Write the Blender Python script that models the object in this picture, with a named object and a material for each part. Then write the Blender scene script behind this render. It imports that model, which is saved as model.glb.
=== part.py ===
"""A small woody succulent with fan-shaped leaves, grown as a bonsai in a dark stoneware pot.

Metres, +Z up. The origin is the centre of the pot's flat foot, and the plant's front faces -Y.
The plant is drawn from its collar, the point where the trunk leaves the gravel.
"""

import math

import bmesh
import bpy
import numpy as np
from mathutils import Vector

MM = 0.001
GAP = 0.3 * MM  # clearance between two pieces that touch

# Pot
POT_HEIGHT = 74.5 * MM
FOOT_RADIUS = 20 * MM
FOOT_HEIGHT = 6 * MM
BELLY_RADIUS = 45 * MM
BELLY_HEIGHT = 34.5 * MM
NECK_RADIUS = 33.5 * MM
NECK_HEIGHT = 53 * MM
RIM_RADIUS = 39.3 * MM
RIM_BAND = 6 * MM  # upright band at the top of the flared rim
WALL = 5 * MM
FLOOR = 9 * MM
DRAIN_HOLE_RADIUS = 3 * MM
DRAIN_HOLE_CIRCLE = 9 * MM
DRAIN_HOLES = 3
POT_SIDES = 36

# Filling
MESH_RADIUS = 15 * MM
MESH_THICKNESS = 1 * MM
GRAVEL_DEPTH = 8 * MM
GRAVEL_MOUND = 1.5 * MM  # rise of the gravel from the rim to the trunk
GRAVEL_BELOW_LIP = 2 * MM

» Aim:
Make a list of all lines in the data that contain "with".

» Reply:
Write the Blender Python script that models the object in this picture, with a named object and a material for each part. Then write the Blender scene script behind this render. It imports that model, which is saved as model.glb.
"""A small woody succulent with fan-shaped leaves, grown as a bonsai in a dark stoneware pot.